🤖 AI Summary
This work addresses the gap in multimodal preference modeling for conversational recommendation, specifically tackling the underutilization of visual capabilities in existing vision-language models (VLMs) for image-driven recommendation. To this end, we introduce the first multimodal conversational recommendation dataset grounded in user-uploaded images—covering books and music—and supporting both title generation and multiple-choice recommendation tasks. We propose Chain-of-Imagery Prompting, a novel prompting paradigm that explicitly models cross-modal mapping from visual affect to semantic content.
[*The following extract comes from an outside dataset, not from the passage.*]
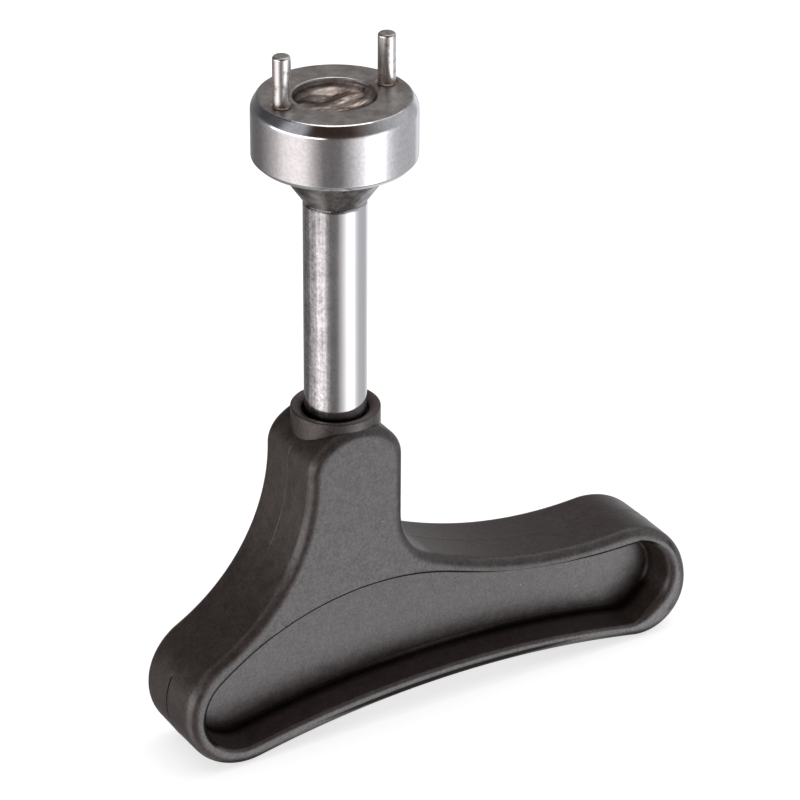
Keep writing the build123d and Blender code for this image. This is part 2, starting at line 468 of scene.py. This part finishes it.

Through comprehensive evaluation integrating VLMs, text-only baselines, multimodal prompt engineering, and community voting, our method achieves significant performance gains. Crucially, we identify that the negligible performance difference between pure language models and VLMs stems from ineffective visual signal decoding—not inherent model limitations. All code and data are publicly released.
📝 Abstract
We introduce a multimodal dataset where users express preferences through images. These images encompass a broad spectrum of visual expressions ranging from landscapes to artistic depictions. Users request recommendations for books or music that evoke similar feelings to those captured in the images, and recommendations are endorsed by the community through upvotes. This dataset supports two recommendation tasks: title generation and multiple-choice selection. Our experiments with large foundation models reveal their limitations in these tasks. Particularly, vision-language models show no significant advantage over language-only counterparts that use descriptions, which we hypothesize is due to underutilized visual capabilities. To better harness these abilities, we propose the chain-of-imagery prompting, which results in notable improvements. We release our code and datasets.